Your will describes what is to happen to your assets after your death, including who should inherit each asset. Your will may also name someone to manage your estate after your death but before it is distributed to your beneficiaries. It is this manager, known as an executor, who gathers your assets, pays your final debts and ensures each of your beneficiaries gets his share. Without a will, the state determines how your assets are to be distributed. If you have minor children, you can use your will to nominate a guardian for your children. Though the guardian must be appointed by a Kentucky court after your death, courts generally accept the nominations contained in wills.

Executing the Will

Kentucky requires you to observe certain formalities to create a valid will, and only adults who are 18 years of age or older can make a will. You must also be of sound mind to create a will, meaning you know you are making the will, know the general nature of your assets and know the names of relatives who would inherit from you. Further, you must sign your will in front of two witnesses who do not inherit anything under your will and are not married to someone who inherits under your will.

Holographic Wills

As a Kentucky resident, you can create your own will entirely in your own handwriting, called a holographic will. Such wills do not have to be signed by witnesses, but you must sign and date the will; after your death, someone must be able to testify that the will is in your own handwriting.
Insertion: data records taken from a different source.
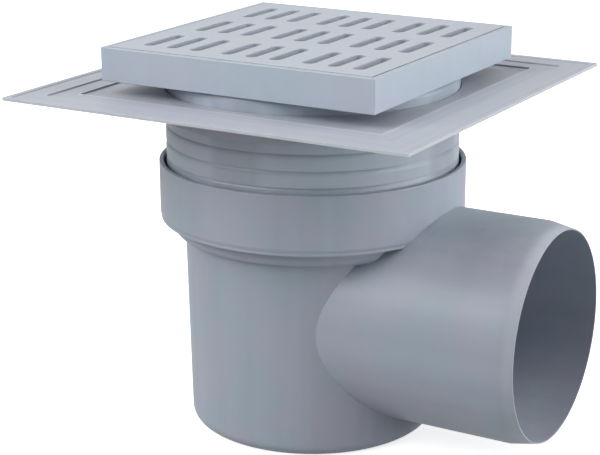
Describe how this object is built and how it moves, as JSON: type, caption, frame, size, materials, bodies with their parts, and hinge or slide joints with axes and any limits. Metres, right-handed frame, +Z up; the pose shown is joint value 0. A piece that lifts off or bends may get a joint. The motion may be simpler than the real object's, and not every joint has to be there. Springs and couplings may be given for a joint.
{
  "type": "gully trap",
  "caption": "Floor gully with a square slotted grate, a ringed adjustable neck, a square sealing flange, a stepped round body with a side outlet, and a lift-out bell trap.",
  "frame": {"origin": "centre of the body's flat base", "axes": "+Z up along the body's axis, +X along the outlet towards its mouth"},
  "size_m": [0.2448, 0.2184, 0.2],
  "materials": {
    "body": "satin moulded",
    "frame": "satin moulded",
    "grate": "fine matte moulded",
    "flange": "satin, faintly brushed",
    "trap": "satin moulded",
    "seal": "matte"
  },
  "bodies": {
    "gully": {"gully_body": "body", "trap_bowl": "trap", "trap_bell": "trap", "bowl_seal": "seal"},
    "neck_ring": {"neck_seal": "seal"},
    "inlet": {"grate_frame": "frame", "grate": "grate"},
    "flange_ring": {"flange_seal": "seal"},
    "flange": {"flange_plate": "flange"}
  },
  "joints": [
    {"name": "height_slide", "type": "slide", "parent": "gully", "child": "neck_ring", "axis": [0, 0, 1], "range_m": [-0.006, 0.009]},
    {"name": "frame_turn", "type": "hinge", "parent": "neck_ring", "child": "inlet", "pos_m": [0, 0, 0.1247], "axis": [0, 0, 1], "continuous": true},
    {"name": "flange_slide", "type": "slide", "parent": "inlet", "child": "flange_ring", "axis": [0, 0, 1], "range_m": [-0.015, 0.005]},
    {"name": "flange_turn", "type": "hinge", "parent": "flange_ring", "child": "flange", "pos_m": [0, 0, 0.1683], "axis": [0, 0, 1], "continuous": true}
  ]
}
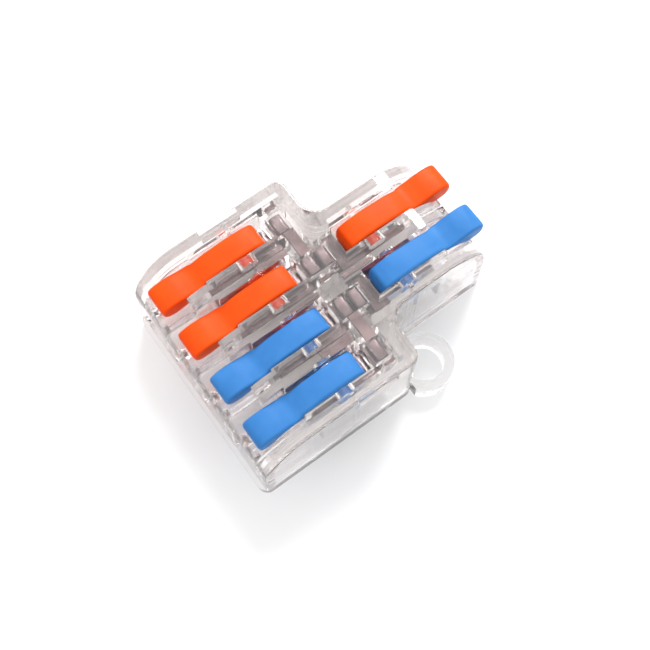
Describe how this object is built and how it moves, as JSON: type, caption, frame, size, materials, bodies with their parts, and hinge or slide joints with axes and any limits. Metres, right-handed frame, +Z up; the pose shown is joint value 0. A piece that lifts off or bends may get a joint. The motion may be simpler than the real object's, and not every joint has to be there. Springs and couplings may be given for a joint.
{
  "type": "lever wire connector",
  "caption": "Clear lever wire connector, T-shaped from above, with coloured levers that open clamps for wires and a screw ear.",
  "frame": {"origin": "centre of the underside of the base plate, halfway between the two wire faces", "axes": "+X along the wires towards the two-pole side, +Y towards the orange poles, +Z up out of the levers"},
  "size_m": [0.0362, 0.0277, 0.0128],
  "materials": {
    "clear_plastic": "clear moulded polycarbonate",
    "orange_plastic": "satin moulded nylon",
    "blue_plastic": "satin moulded nylon",
    "tinned_copper": "tin-plated copper strip",
    "spring_steel": "stainless spring strip"
  },
  "bodies": {
    "housing": {"upper_housing": "clear_plastic", "base_plate": "clear_plastic", "busbar_orange": "tinned_copper", "busbar_blue": "tinned_copper", "spring_base_four_orange_outer": "spring_steel", "spring_base_four_orange_inner": "spring_steel", "spring_base_four_blue_inner": "spring_steel", "spring_base_four_blue_outer": "spring_steel", "spring_base_two_orange": "spring_steel", "spring_base_two_blue": "spring_steel"},
    "lever_four_orange_outer": {"lever_four_orange_outer": "orange_plastic"},
    "leaf_four_orange_outer": {"spring_leaf_four_orange_outer": "spring_steel"},
    "lever_four_orange_inner": {"lever_four_orange_inner": "orange_plastic"},
    "leaf_four_orange_inner": {"spring_leaf_four_orange_inner": "spring_steel"},
    "lever_four_blue_inner": {"lever_four_blue_inner": "blue_plastic"},
    "leaf_four_blue_inner": {"spring_leaf_four_blue_inner": "spring_steel"},
    "lever_four_blue_outer": {"lever_four_blue_outer": "blue_plastic"},
    "leaf_four_blue_outer": {"spring_leaf_four_blue_outer": "spring_steel"},
    "lever_two_orange": {"lever_two_orange": "orange_plastic"},
    "leaf_two_orange": {"spring_leaf_two_orange": "spring_steel"},
    "lever_two_blue": {"lever_two_blue": "blue_plastic"},
    "leaf_two_blue": {"spring_leaf_two_blue": "spring_steel"}
  },
  "joints": [
    {"name": "lever_hinge_four_orange_outer", "type": "hinge", "parent": "housing", "child": "lever_four_orange_outer", "pos_m": [-0.0054, 0.009, 0.0099], "axis": [0, 1, 0], "range_deg": [0, 90]},
    {"name": "lever_hinge_four_orange_inner", "type": "hinge", "parent": "housing", "child": "lever_four_orange_inner", "pos_m": [-0.0054, 0.003, 0.0099], "axis": [0, 1, 0], "range_deg": [0, 90]},
    {"name": "lever_hinge_four_blue_inner", "type": "hinge", "parent": "housing", "child": "lever_four_blue_inner", "pos_m": [-0.0054, -0.003, 0.0099], "axis": [0, 1, 0], "range_deg": [0, 90]},
    {"name": "lever_hinge_four_blue_outer", "type": "hinge", "parent": "housing", "child": "lever_four_blue_outer", "pos_m": [-0.0054, -0.009, 0.0099], "axis": [0, 1, 0], "range_deg": [0, 90]},
    {"name": "lever_hinge_two_orange", "type": "hinge", "parent": "housing", "child": "lever_two_orange", "pos_m": [0.0074, 0.003, 0.0099], "axis": [0, -1, 0], "range_deg": [0, 90]},
    {"name": "lever_hinge_two_blue", "type": "hinge", "parent": "housing", "child": "lever_two_blue", "pos_m": [0.0074, -0.003, 0.0099], "axis": [0, -1, 0], "range_deg": [0, 90]},
    {"name": "leaf_bend_four_orange_outer", "type": "hinge", "parent": "housing", "child": "leaf_four_orange_outer", "pos_m": [0.0001, 0.009, 0.00905], "axis": [0, -1, 0], "range_deg": [0, 14]},
    {"name": "leaf_bend_four_orange_inner", "type": "hinge", "parent": "housing", "child": "leaf_four_orange_inner", "pos_m": [0.0001, 0.003, 0.00905], "axis": [0, -1, 0], "range_deg": [0, 14]},
    {"name": "leaf_bend_four_blue_inner", "type": "hinge", "parent": "housing", "child": "leaf_four_blue_inner", "pos_m": [0.0001, -0.003, 0.00905], "axis": [0, -1, 0], "range_deg": [0, 14]},
    {"name": "leaf_bend_four_blue_outer", "type": "hinge", "parent": "housing", "child": "leaf_four_blue_outer", "pos_m": [0.0001, -0.009, 0.00905], "axis": [0, -1, 0], "range_deg": [0, 14]},
    {"name": "leaf_bend_two_orange", "type": "hinge", "parent": "housing", "child": "leaf_two_orange", "pos_m": [0.0019, 0.003, 0.00905], "axis": [0, 1, 0], "range_deg": [0, 14]},
    {"name": "leaf_bend_two_blue", "type": "hinge", "parent": "housing", "child": "leaf_two_blue", "pos_m": [0.0019, -0.003, 0.00905], "axis": [0, 1, 0], "range_deg": [0, 14]}
  ],
  "couplings": [
    {"joint": "leaf_bend_four_orange_outer", "follows": "lever_hinge_four_orange_outer", "ratio": 0.1555},
    {"joint": "leaf_bend_four_orange_inner", "follows": "lever_hinge_four_orange_inner", "ratio": 0.1555},
    {"joint": "leaf_bend_four_blue_inner", "follows": "lever_hinge_four_blue_inner", "ratio": 0.1555},
    {"joint": "leaf_bend_four_blue_outer", "follows": "lever_hinge_four_blue_outer", "ratio": 0.1555},
    {"joint": "leaf_bend_two_orange", "follows": "lever_hinge_two_orange", "ratio": 0.1555},
    {"joint": "leaf_bend_two_blue", "follows": "lever_hinge_two_blue", "ratio": 0.1555}
  ]
}
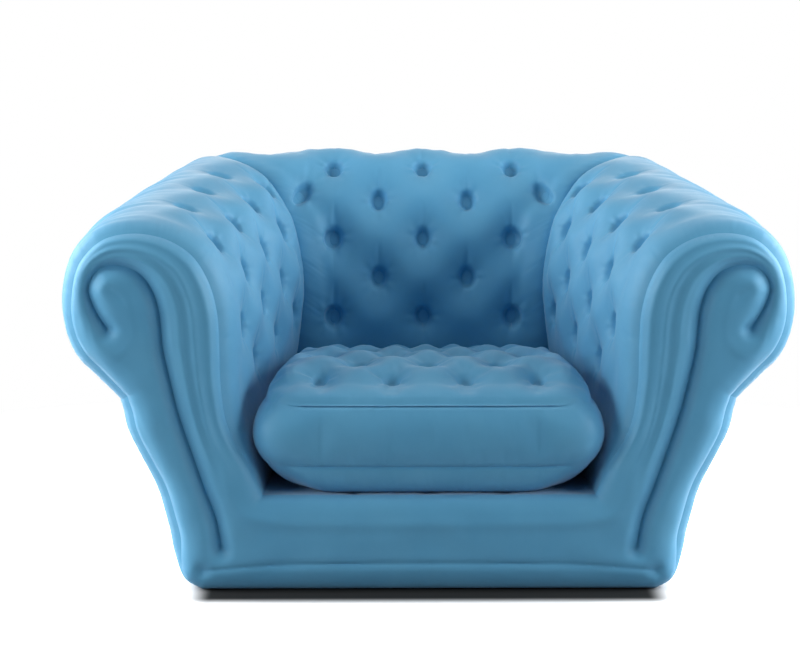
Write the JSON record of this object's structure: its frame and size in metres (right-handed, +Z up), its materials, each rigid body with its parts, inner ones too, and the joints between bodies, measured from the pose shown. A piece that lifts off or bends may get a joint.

This can be risky and can cost more money in the long run because of the additional time and expense to have someone prove your handwriting after your death. If you type your will instead, you must have two witnesses sign it.

Dying Without a Will

Whether you die with a will or without one, your estate follows a similar process through the Kentucky courts. However, when you die without a will, Kentucky state law determines how your assets are distributed. For example, your surviving spouse inherits the first $15,000 of your estate plus half of the remaining property. If you have surviving children, they inherit the other half or, if you have no surviving children, your parents inherit the other half. If you do not have a surviving spouse, your estate goes to your children or, if you have no children, to your parents.